TASK DIRECTIONS: Render the following material again verbatim, leaving nothing out.

SOURCE MATERIAL:
--*--
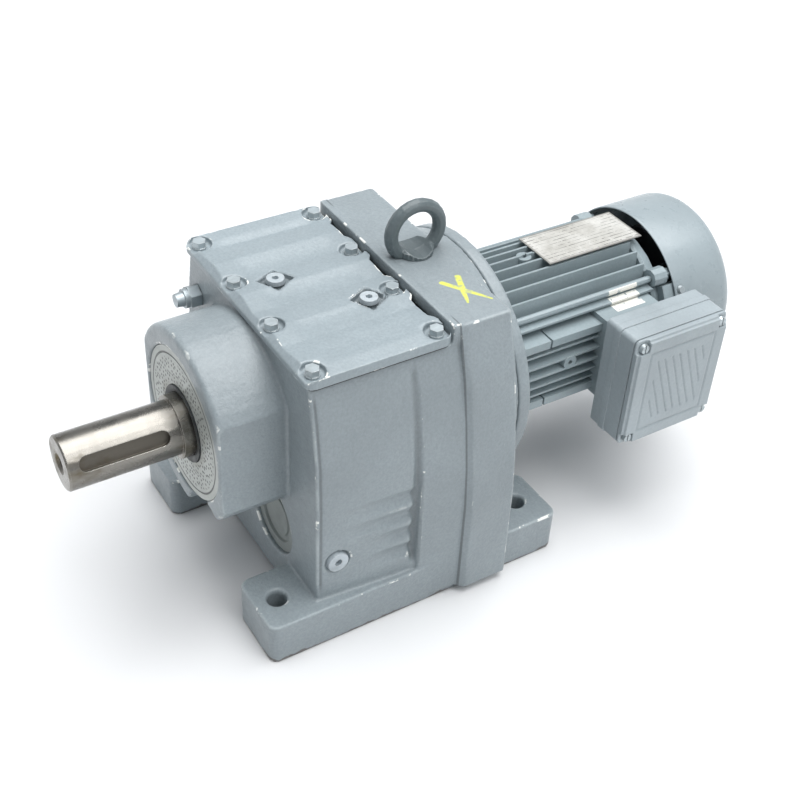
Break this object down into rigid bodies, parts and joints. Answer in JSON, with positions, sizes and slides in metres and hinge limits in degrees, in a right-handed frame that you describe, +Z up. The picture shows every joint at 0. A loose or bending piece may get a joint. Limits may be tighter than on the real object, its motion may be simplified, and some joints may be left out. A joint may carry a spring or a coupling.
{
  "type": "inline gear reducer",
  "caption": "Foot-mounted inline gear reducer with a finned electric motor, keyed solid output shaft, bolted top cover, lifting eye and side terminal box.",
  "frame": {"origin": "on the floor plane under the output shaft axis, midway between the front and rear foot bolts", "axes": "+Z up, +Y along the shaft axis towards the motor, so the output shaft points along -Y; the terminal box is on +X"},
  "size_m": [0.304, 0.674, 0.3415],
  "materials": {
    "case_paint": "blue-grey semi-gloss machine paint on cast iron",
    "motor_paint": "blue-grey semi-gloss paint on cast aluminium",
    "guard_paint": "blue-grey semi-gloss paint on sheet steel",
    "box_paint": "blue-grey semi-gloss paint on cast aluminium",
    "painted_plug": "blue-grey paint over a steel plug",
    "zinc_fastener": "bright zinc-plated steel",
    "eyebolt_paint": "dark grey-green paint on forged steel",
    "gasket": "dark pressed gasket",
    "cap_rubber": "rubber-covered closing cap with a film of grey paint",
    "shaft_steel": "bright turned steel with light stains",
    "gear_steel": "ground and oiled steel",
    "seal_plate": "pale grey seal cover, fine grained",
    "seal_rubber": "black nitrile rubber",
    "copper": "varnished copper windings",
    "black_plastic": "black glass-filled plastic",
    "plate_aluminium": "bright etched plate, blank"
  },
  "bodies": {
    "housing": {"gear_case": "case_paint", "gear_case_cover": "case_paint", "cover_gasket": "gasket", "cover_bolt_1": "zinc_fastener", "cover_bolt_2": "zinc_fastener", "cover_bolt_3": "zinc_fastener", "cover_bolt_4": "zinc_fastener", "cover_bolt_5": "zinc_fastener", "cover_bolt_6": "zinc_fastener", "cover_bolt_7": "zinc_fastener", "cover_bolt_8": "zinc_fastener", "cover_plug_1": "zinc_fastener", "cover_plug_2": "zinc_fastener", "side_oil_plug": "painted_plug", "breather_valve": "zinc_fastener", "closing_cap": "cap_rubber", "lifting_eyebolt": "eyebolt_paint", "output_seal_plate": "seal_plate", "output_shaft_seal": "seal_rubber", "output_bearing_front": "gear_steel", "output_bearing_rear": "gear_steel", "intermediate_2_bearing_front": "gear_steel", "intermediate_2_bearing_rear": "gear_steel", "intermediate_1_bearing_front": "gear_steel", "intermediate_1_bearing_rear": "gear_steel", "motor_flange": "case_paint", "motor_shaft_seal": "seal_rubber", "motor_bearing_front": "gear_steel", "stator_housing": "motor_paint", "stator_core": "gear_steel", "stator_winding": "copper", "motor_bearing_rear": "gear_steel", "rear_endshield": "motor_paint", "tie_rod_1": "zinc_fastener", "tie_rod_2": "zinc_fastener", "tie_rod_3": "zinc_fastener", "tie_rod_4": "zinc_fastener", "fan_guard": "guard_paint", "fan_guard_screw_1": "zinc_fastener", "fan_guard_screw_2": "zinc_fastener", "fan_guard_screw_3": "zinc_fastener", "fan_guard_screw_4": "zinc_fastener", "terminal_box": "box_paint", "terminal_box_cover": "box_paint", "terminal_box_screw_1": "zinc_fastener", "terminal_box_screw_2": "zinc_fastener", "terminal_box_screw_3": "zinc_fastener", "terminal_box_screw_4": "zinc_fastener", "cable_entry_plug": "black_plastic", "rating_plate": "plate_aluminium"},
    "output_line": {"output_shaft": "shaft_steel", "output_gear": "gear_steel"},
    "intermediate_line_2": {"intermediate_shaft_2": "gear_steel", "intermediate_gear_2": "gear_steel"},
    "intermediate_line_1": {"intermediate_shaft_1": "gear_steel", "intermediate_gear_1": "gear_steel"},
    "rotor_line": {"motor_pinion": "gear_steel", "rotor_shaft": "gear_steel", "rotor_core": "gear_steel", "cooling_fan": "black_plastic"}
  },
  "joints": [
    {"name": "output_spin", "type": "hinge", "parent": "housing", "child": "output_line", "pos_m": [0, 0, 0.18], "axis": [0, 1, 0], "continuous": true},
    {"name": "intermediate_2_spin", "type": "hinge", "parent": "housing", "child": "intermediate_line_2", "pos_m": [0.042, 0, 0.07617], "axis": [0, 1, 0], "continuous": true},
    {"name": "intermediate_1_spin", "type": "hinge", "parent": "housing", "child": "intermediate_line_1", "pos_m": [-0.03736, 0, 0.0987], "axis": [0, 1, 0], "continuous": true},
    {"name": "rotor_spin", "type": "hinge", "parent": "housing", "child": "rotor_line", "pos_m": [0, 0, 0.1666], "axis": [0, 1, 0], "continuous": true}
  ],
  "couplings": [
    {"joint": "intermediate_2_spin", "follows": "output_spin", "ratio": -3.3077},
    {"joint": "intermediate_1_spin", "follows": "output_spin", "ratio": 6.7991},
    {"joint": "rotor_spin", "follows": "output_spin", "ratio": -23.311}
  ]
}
--*--
EXERCISE OUTPUT:
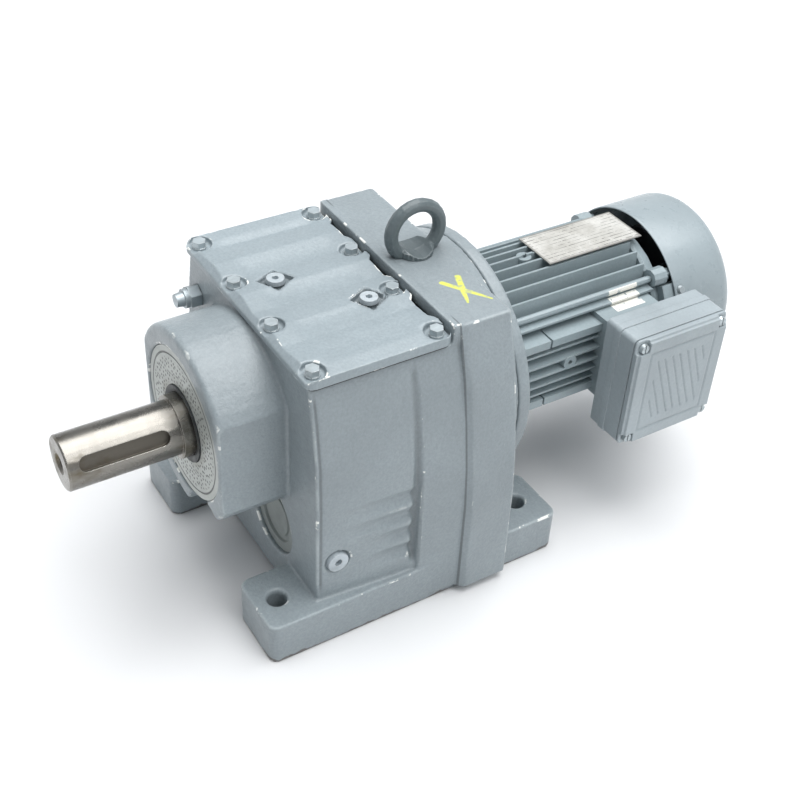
Break this object down into rigid bodies, parts and joints. Answer in JSON, with positions, sizes and slides in metres and hinge limits in degrees, in a right-handed frame that you describe, +Z up. The picture shows every joint at 0. A loose or bending piece may get a joint. Limits may be tighter than on the real object, its motion may be simplified, and some joints may be left out. A joint may carry a spring or a coupling.
{
  "type": "inline gear reducer",
  "caption": "Foot-mounted inline gear reducer with a finned electric motor, keyed solid output shaft, bolted top cover, lifting eye and side terminal box.",
  "frame": {"origin": "on the floor plane under the output shaft axis, midway between the front and rear foot bolts", "axes": "+Z up, +Y along the shaft axis towards the motor, so the output shaft points along -Y; the terminal box is on +X"},
  "size_m": [0.304, 0.674, 0.3415],
  "materials": {
    "case_paint": "blue-grey semi-gloss machine paint on cast iron",
    "motor_paint": "blue-grey semi-gloss paint on cast aluminium",
    "guard_paint": "blue-grey semi-gloss paint on sheet steel",
    "box_paint": "blue-grey semi-gloss paint on cast aluminium",
    "painted_plug": "blue-grey paint over a steel plug",
    "zinc_fastener": "bright zinc-plated steel",
    "eyebolt_paint": "dark grey-green paint on forged steel",
    "gasket": "dark pressed gasket",
    "cap_rubber": "rubber-covered closing cap with a film of grey paint",
    "shaft_steel": "bright turned steel with light stains",
    "gear_steel": "ground and oiled steel",
    "seal_plate": "pale grey seal cover, fine grained",
    "seal_rubber": "black nitrile rubber",
    "copper": "varnished copper windings",
    "black_plastic": "black glass-filled plastic",
    "plate_aluminium": "bright etched plate, blank"
  },
  "bodies": {
    "housing": {"gear_case": "case_paint", "gear_case_cover": "case_paint", "cover_gasket": "gasket", "cover_bolt_1": "zinc_fastener", "cover_bolt_2": "zinc_fastener", "cover_bolt_3": "zinc_fastener", "cover_bolt_4": "zinc_fastener", "cover_bolt_5": "zinc_fastener", "cover_bolt_6": "zinc_fastener", "cover_bolt_7": "zinc_fastener", "cover_bolt_8": "zinc_fastener", "cover_plug_1": "zinc_fastener", "cover_plug_2": "zinc_fastener", "side_oil_plug": "painted_plug", "breather_valve": "zinc_fastener", "closing_cap": "cap_rubber", "lifting_eyebolt": "eyebolt_paint", "output_seal_plate": "seal_plate", "output_shaft_seal": "seal_rubber", "output_bearing_front": "gear_steel", "output_bearing_rear": "gear_steel", "intermediate_2_bearing_front": "gear_steel", "intermediate_2_bearing_rear": "gear_steel", "intermediate_1_bearing_front": "gear_steel", "intermediate_1_bearing_rear": "gear_steel", "motor_flange": "case_paint", "motor_shaft_seal": "seal_rubber", "motor_bearing_front": "gear_steel", "stator_housing": "motor_paint", "stator_core": "gear_steel", "stator_winding": "copper", "motor_bearing_rear": "gear_steel", "rear_endshield": "motor_paint", "tie_rod_1": "zinc_fastener", "tie_rod_2": "zinc_fastener", "tie_rod_3": "zinc_fastener", "tie_rod_4": "zinc_fastener", "fan_guard": "guard_paint", "fan_guard_screw_1": "zinc_fastener", "fan_guard_screw_2": "zinc_fastener", "fan_guard_screw_3": "zinc_fastener", "fan_guard_screw_4": "zinc_fastener", "terminal_box": "box_paint", "terminal_box_cover": "box_paint", "terminal_box_screw_1": "zinc_fastener", "terminal_box_screw_2": "zinc_fastener", "terminal_box_screw_3": "zinc_fastener", "terminal_box_screw_4": "zinc_fastener", "cable_entry_plug": "black_plastic", "rating_plate": "plate_aluminium"},
    "output_line": {"output_shaft": "shaft_steel", "output_gear": "gear_steel"},
    "intermediate_line_2": {"intermediate_shaft_2": "gear_steel", "intermediate_gear_2": "gear_steel"},
    "intermediate_line_1": {"intermediate_shaft_1": "gear_steel", "intermediate_gear_1": "gear_steel"},
    "rotor_line": {"motor_pinion": "gear_steel", "rotor_shaft": "gear_steel", "rotor_core": "gear_steel", "cooling_fan": "black_plastic"}
  },
  "joints": [
    {"name": "output_spin", "type": "hinge", "parent": "housing", "child": "output_line", "pos_m": [0, 0, 0.18], "axis": [0, 1, 0], "continuous": true},
    {"name": "intermediate_2_spin", "type": "hinge", "parent": "housing", "child": "intermediate_line_2", "pos_m": [0.042, 0, 0.07617], "axis": [0, 1, 0], "continuous": true},
    {"name": "intermediate_1_spin", "type": "hinge", "parent": "housing", "child": "intermediate_line_1", "pos_m": [-0.03736, 0, 0.0987], "axis": [0, 1, 0], "continuous": true},
    {"name": "rotor_spin", "type": "hinge", "parent": "housing", "child": "rotor_line", "pos_m": [0, 0, 0.1666], "axis": [0, 1, 0], "continuous": true}
  ],
  "couplings": [
    {"joint": "intermediate_2_spin", "follows": "output_spin", "ratio": -3.3077},
    {"joint": "intermediate_1_spin", "follows": "output_spin", "ratio": 6.7991},
    {"joint": "rotor_spin", "follows": "output_spin", "ratio": -23.311}
  ]
}